# Mesquite Shaving Set



## bill (May 21, 2004)

Here is a set requested by a 2cooler. I used 3 different brush stocks before I found one that would match. All the mesquite was from the same log but the brush would go very dark with the CA finish.

Each piece has 2 coats of thin, and followed up with 8 coats of medium CA.

Heavy base and Silver tip Badger hair.

Thanks for looking


----------



## flatscat1 (Jun 2, 2005)

Very sharp looking. Do you sell these?


----------



## bill (May 21, 2004)

PM sent


----------



## Bobby (May 21, 2004)

That would look really nice in cocabola or Texas ebony. Those kits are expensive.


----------



## bill (May 21, 2004)

Texas Ebony would be sweet.... Cocabola...makes me itch just thinking about it LOL


----------



## txjoker (Jun 21, 2005)

Very, very nice, Bill! Will the wood swell, crack or warp when it gets wet?


----------



## Bobby (May 21, 2004)

txjoker said:


> Very, very nice, Bill! Will the wood swell, crack or warp when it gets wet?

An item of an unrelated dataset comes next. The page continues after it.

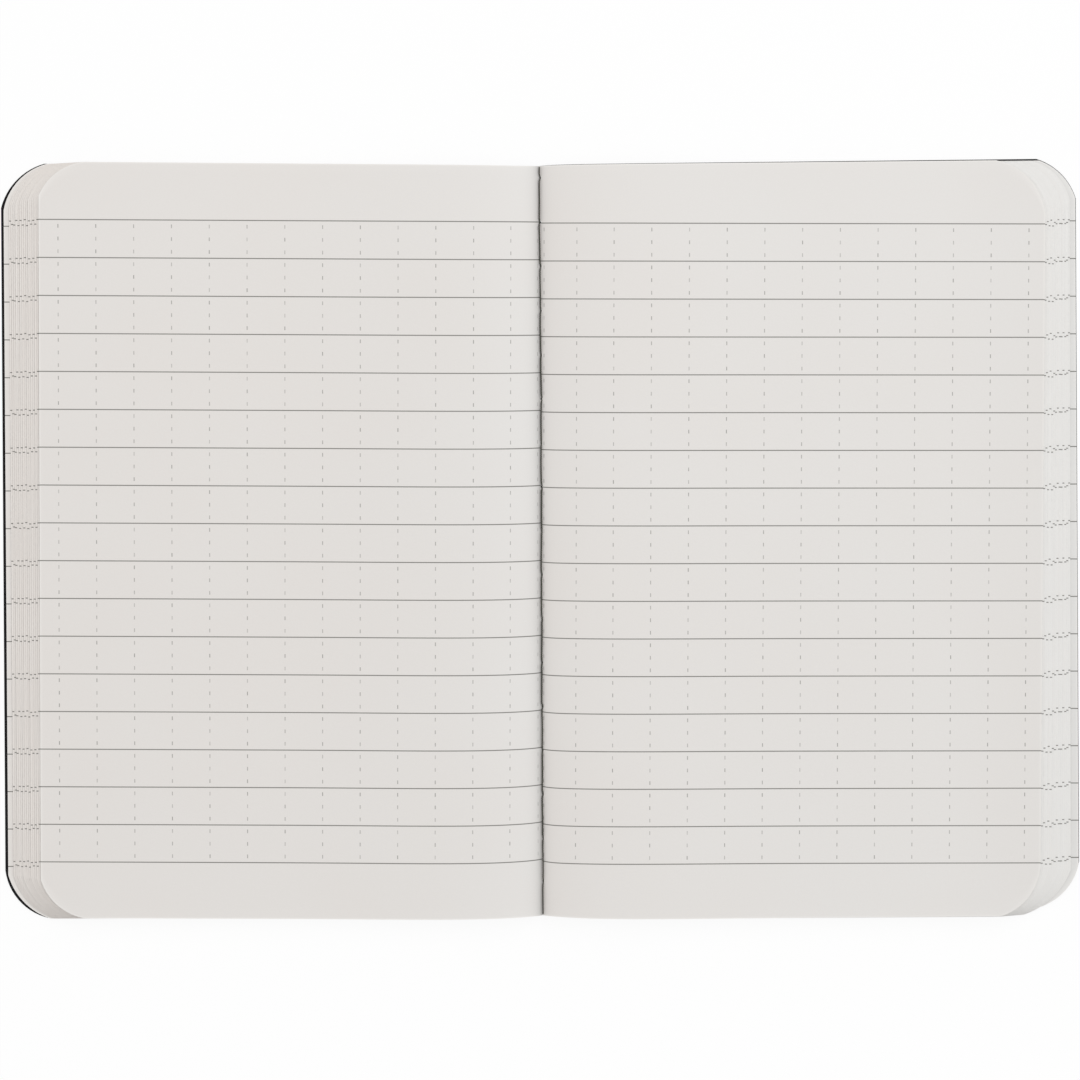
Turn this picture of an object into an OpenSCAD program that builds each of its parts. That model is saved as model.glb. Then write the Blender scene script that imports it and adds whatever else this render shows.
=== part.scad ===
// Pocket notebook with a soft black cover, sewn through its fold, lying open at its middle spread.
// Millimetres. +Z is up from the table, Y runs along the fold towards the head of the page,
// the front half of the book lies on -X and the back half on +X. The origin is on the table under
// the middle of the fold. Each half is drawn outwards from the fold along +X and the front is mirrored.

/* [Page] */
// Height of the trimmed book, head to foot
page_h = 127; // [100:0.5:180]
// Width of each half of the cover, from the fold to its fore-edge
half_w = 90.5; // [70:0.5:130]
// Radius of the die-cut corners
corner_r = 10.4; // [4:0.1:16]
// Angle at which the corner die's arc meets the straight edges
corner_kink = 15.5; // [2:0.5:20]
// Folded sheets in the book, which is also the leaves on each side of the middle
sheet_count = 16; // [6:1:22]
// Height that one leaf takes up away from the fold, paper and the air under it
leaf_t = 0.18; // [0.1:0.01:0.3]
// Height that one leaf takes up where the sewing pulls the stack together
fold_t = 0.11; // [0.08:0.01:0.2]
// How quickly the stack thickens from the fold outwards
gutter_rate = 9; // [3:0.5:14]

/* [Cover] */
// Thickness of the cover card
cover_t = 0.45; // [0.3:0.05:0.9]
// Height that the springy cover arches off the table beside the fold
arch_h = 0.8; // [0.2:0.1:2]
// Width of that arch, after which the cover lies flat on the table
arch_w = 42; // [25:1:55]

/* [Fore-edge] */
// Front half: how far the cover stands out beyond its last leaf
front_cover_peek = 0.4; // [0.1:0.05:1]
// Front half: how far the last leaf stands out beyond the next one
front_last_step = 1; // [0.2:0.05:2]
// Front half: step from each further leaf to the one on top of it
front_creep = 0.35; // [0.1:0.01:0.5]
// Back half: how far the cover stands out beyond its last leaf
back_cover_peek = 0.1; // [0.05:0.05:1]
// Back half: how far the last leaf stands out beyond the next one
back_last_step = 1.45; // [0.2:0.05:2]
// Back half: step from each further leaf to the one on top of it
back_creep = 0.33; // [0.1:0.01:0.5]

/* [Trim] */
// Degrees by which the head, foot and fore-edge were cut out of square with the fold
trim_turn = 0.3; // [0:0.05:1]
// Further degrees by which the back cover's head and foot are out of square with the fold
back_cover_turn = 0.2; // [0:0.05:0.5]
// Distance that the back cover sits higher up the fold than its leaves
back_cover_rise = 0.15; // [0:0.05:0.5]
// Degrees by which the top leaf of the back half leans against the last one
back_fan_turn = 0.6; // [0:0.05:1]

/* [Ruling] */
// Distance between ruled lines
rule_pitch = 6.35; // [4:0.05:10]
// Ruled lines on a page
rule_count = 18; // [8:1:20]
// Width of a ruled line
rule_w = 0.25; // [0.15:0.05:0.6]
// Height of the ink of a ruled line
ink_t = 0.03; // [0.02:0.01:0.1]
// Degrees by which the ruling was printed out of square with the fold
print_turn = 0.5; // [0:0.05:1]

/* [Sewing] */
// Diameter of the thread
thread_d = 0.38; // [0.3:0.02:0.6]
// Distance between needle holes
stitch_pitch = 7.4; // [4:0.1:12]
// Distance of the first needle hole from the head
first_hole = 2.6; // [2:0.1:5]
// Least distance of the last needle hole from the foot
last_hole = 3; // [2:0.1:5]
// Free space round the thread
thread_clear = 0.05; // [0.03:0.01:0.1]
// Width of the slit between the two halves at the fold
fold_gap = 0.2; // [0.1:0.02:0.3]

/* [Hidden] */
cover_black = [0.09, 0.09, 0.1];
paper_white = [0.89, 0.88, 0.86];
ink_grey = [0.6, 0.6, 0.58];
thread_grey = [0.27, 0.27, 0.24];
$fn = 48;

// Straight stretches that stand for the curve beside the fold
bend_steps = 14;
// Room that cutting and crossing solids reach past what they cut
past = 3;
// Depth that the ink reaches into the paper so that the two are one solid
ink_root = 0.05;
// The cover is held off the table at its crease by the outer run of thread
crease_lift = thread_d + 2 * thread_clear;
// The short lengths through the holes are squeezed a little thinner than the runs
pin_r = 0.45 * thread_d;
hole_count = 1 + floor((page_h - first_hole - last_hole) / stitch_pitch);
holes_y = [for (k = [0 : hole_count - 1]) page_h / 2 - first_hole - k * stitch_pitch];
// Height that is more than the whole book's
tall = sheet_count * leaf_t + cover_t + 2 * arch_h + past;

// Height of the cover's underside at distance x from the fold
function arch(x) =
    let (u = min(1, x / arch_w))
    27 / 4 * arch_h * u * pow(1 - u, 2) + crease_lift * pow(1 - u, 2);

// Height that one leaf takes up at distance x from the fold
function pitch(x) = leaf_t - (leaf_t - fold_t) * pow(1 - min(1, x / arch_w), gutter_rate);

// Height of the underside of leaf n, counted up from the cover, at distance x from the fold
function level(n, x) = arch(x) + cover_t + n * pitch(x);

// Distances from the fold, close together beside it where the curve is tight
bend_x = [for (k = [0 : bend_steps]) fold_gap / 2 + (arch_w - fold_gap / 2) * pow(k / bend_steps, 2)];

// Half width of leaf n, counted up from the cover
function leaf_w(n, peek, last_step, creep) =
    half_w - peek - (n > 0 ? last_step : 0) - max(0, n - 1) * creep;

// Degrees by which the fore-edge of leaf n is out of square with the fold
function edge_turn(n, fan_turn) = trim_turn - fan_turn * n / (sheet_count - 1);

// Height of the head (side 1) or the foot (side -1) at distance x from the fold
function trim_y(x, turn, side) = side * page_h / 2 + (x - half_w / 2) * tan(turn);

// Centre of a corner's arc, set so that the arc meets head or foot and fore-edge at a small angle
function corner(w, turn, lean, side) =
    let (
        inset = corner_r * cos(corner_kink),
        rise = trim_y(0, turn, side) - side * inset / cos(turn),
        x = (w - inset / cos(lean) - rise * tan(lean)) / (1 + tan(turn) * tan(lean))
    )
    [x, rise + x * tan(turn)];

// Everything between the head and the foot, which rise outwards by turn degrees
module head_to_foot(turn) {
    tip = half_w + past;
    polygon([
        [0, trim_y(0, turn, -1)],
        [tip, trim_y(tip, turn, -1)],
        [tip, trim_y(tip, turn, 1)],
        [0, trim_y(0, turn, 1)]
    ]);
}

// Everything inside a fore-edge that leans in towards the head by lean degrees, with its
// die-cut corners
module inside_fore_edge(w, turn, lean) {
    reach = page_h;
    difference() {
        polygon([
            [0, -reach],
            [w + reach * tan(lean), -reach],
            [w - reach * tan(lean), reach],
            [0, reach]
        ]);
        for (side = [-1, 1])
            translate(corner(w, turn, lean, side))
                difference() {
                    translate([0, side > 0 ? 0 : -corner_r - past])
                        square(corner_r + past);
                    circle(corner_r);
                }
    }
}

// Trimmed outline of one half of a sheet
module outline(w, turn, lean) {
    intersection() {
        head_to_foot(turn);
        inside_fore_edge(w, turn, lean);
    }
}

// A cross-section in x and z, drawn out along the whole height of the page
module along_fold(section) {
    translate([0, page_h / 2 + past, 0])
        rotate([90, 0, 0])
            linear_extrude(page_h + 2 * past)
                polygon(section);
}

// Round notches in the edge at the fold that let the thread pass
module needle_holes() {
    for (y = holes_y)
        translate([0, y, 0])
            cylinder(h = tall, r = pin_r + thread_clear);
}

// One half of the cover: arched beside the fold, flat on the table beyond, and sewn in
// rise higher up the fold than the leaves
module cover_half(turn, lean, rise) {
    under = [for (x = bend_x) [x, arch(x)]];
    over = [for (k = [bend_steps : -1 : 0]) [bend_x[k], arch(bend_x[k]) + cover_t]];
    tip = half_w + past;
    difference() {
        intersection() {
            along_fold(concat(under, [[tip, 0], [tip, cover_t]], over));
            translate([0, rise, 0])
                linear_extrude(tall)
                    outline(half_w, turn, lean);
        }
        needle_holes();
    }
}

// The leaves of one half: a curved block beside the fold, then one flat slab for each leaf,
// each shorter than the one under it
module leaves_half(peek, last_step, creep, fan_turn) {
    under = [for (x = bend_x) [x, level(0, x)]];
    over = [for (k = [bend_steps : -1 : 0]) [bend_x[k], level(sheet_count, bend_x[k])]];
    difference() {
        intersection() {
            union() {
                along_fold(concat(under, over));
                for (n = [0 : sheet_count - 1])
                    translate([0, 0, level(n, arch_w)])
                        linear_extrude(leaf_t)
                            leaf_slab(leaf_w(n, peek, last_step, creep), edge_turn(n, fan_turn));
            }
            linear_extrude(tall) head_to_foot(trim_turn);
        }
        needle_holes();
    }
}

// One leaf beyond the arch, before its head and foot are trimmed
module leaf_slab(w, lean) {
    difference() {
        inside_fore_edge(w, trim_turn, lean);
        translate([arch_w - half_w, -2 * page_h]) square([half_w, 4 * page_h]);
    }
}

// Ruled lines printed across the top leaf of one half, from the fold to its fore-edge
module ruling_half(w, lean, turn) {
    top = [for (x = bend_x) [x, level(sheet_count, x)]];
    tip = [w + past, level(sheet_count, arch_w)];
    low = concat(top, [tip]);
    high = [for (k = [len(low) - 1 : -1 : 0]) low[k] + [0, ink_t]];
    intersection() {
        along_fold(concat([for (p = low) p - [0, ink_root]], high));
        linear_extrude(tall)
            intersection() {
                outline(w, trim_turn, lean);
                rotate(turn)
                    for (k = [0 : rule_count - 1])
                        translate([0, (k - (rule_count - 1) / 2) * rule_pitch - rule_w / 2])
                            square([half_w, rule_w]);
            }
    }
}

module front_cover() {
    color(cover_black) mirror([1, 0, 0]) cover_half(trim_turn, trim_turn, 0);
}

module back_cover() {
    color(cover_black) cover_half(trim_turn + back_cover_turn, trim_turn, back_cover_rise);
}

module front_leaves() {
    top_w = leaf_w(sheet_count - 1, front_cover_peek, front_last_step, front_creep);
    mirror([1, 0, 0]) {
        color(paper_white) leaves_half(front_cover_peek, front_last_step, front_creep, 0);
        color(ink_grey) ruling_half(top_w, trim_turn, print_turn);
    }
}

module back_leaves() {
    top_w = leaf_w(sheet_count - 1, back_cover_peek, back_last_step, back_creep);
    top_lean = edge_turn(sheet_count - 1, back_fan_turn);
    color(paper_white) leaves_half(back_cover_peek, back_last_step, back_creep, back_fan_turn);
    color(ink_grey) ruling_half(top_w, top_lean, -print_turn);
}

// Two runs of thread along the fold, one in the gutter and one under the crease, joined
// through each needle hole
module sewing_thread() {
    outer_z = thread_clear + thread_d / 2;
    inner_z = level(sheet_count, thread_d / 2) + thread_d / 2 + thread_clear;
    run = page_h - 2 * thread_d;
    color(thread_grey) {
        for (z = [outer_z, inner_z])
            translate([0, run / 2 - half_w / 2 * tan(trim_turn), z])
                rotate([90, 0, 0])
                    cylinder(h = run, d = thread_d);
        for (y = holes_y)
            translate([0, y, outer_z])
                cylinder(h = inner_z - outer_z, r = pin_r);
    }
}

front_cover();
back_cover();
front_leaves();
back_leaves();
sewing_thread();
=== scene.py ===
"""Looks of a pocket notebook lying open at its middle: a black card cover, sixteen ruled sheets folded
into each other and the thread that sews them through the fold.

Lengths are millimetres until a mesh is made of them. x is the distance from the fold, negative on the
front half, y runs along the fold towards the head of the page and z is up from the table. Each piece
spans both halves, as the real sheets do."""

import math
from collections import namedtuple

import bmesh
import bpy
import numpy as np
from mathutils import Matrix, Vector


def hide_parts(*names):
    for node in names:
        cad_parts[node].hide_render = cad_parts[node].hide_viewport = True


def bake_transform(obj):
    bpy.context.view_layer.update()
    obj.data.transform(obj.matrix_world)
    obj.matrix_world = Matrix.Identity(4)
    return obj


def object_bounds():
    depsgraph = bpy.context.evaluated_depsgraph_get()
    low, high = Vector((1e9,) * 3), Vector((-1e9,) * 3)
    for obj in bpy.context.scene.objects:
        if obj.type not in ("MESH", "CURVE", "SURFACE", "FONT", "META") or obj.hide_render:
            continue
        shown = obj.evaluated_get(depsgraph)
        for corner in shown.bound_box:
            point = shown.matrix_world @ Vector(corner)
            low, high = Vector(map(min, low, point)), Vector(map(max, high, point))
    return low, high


MM = 0.001

# The trimmed book
PAGE_H = 127.0
HALF_W = 90.5
SHEETS = 16
LEAF_T = 0.18
FOLD_T = 0.11
GUTTER_RATE = 9
COVER_T = 0.45
ARCH_H = 0.8
ARCH_W = 42.0
# What brings the highest point of u * (1 - u) ** 2 up to 1
ARCH_SCALE = 27 / 4

# A trimmed end: slope of its edge outwards, how far up the page it lies off the nominal trim, and its
# die-cut corner: the arc's radius, and the angles at which it meets this edge and the fore-edge
End = namedtuple("End", "turn rise radius kink side_kink")
# Half of the cover or of a sheet: its width, lean of its fore-edge towards the fold, and its ends
Trim = namedtuple("Trim", "width lean head foot")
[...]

I will answer if its ok with Bill. The finish he has on it is a very hard acrylic finish. Should be able to drop them and ding them and never have a problem.


----------



## bill (May 21, 2004)

Each piece has 2 coats of thin, and followed up with 8 coats of medium CA.

Bobby is correct.


----------



## Viking48 (Jan 24, 2006)

Great job Bill.


----------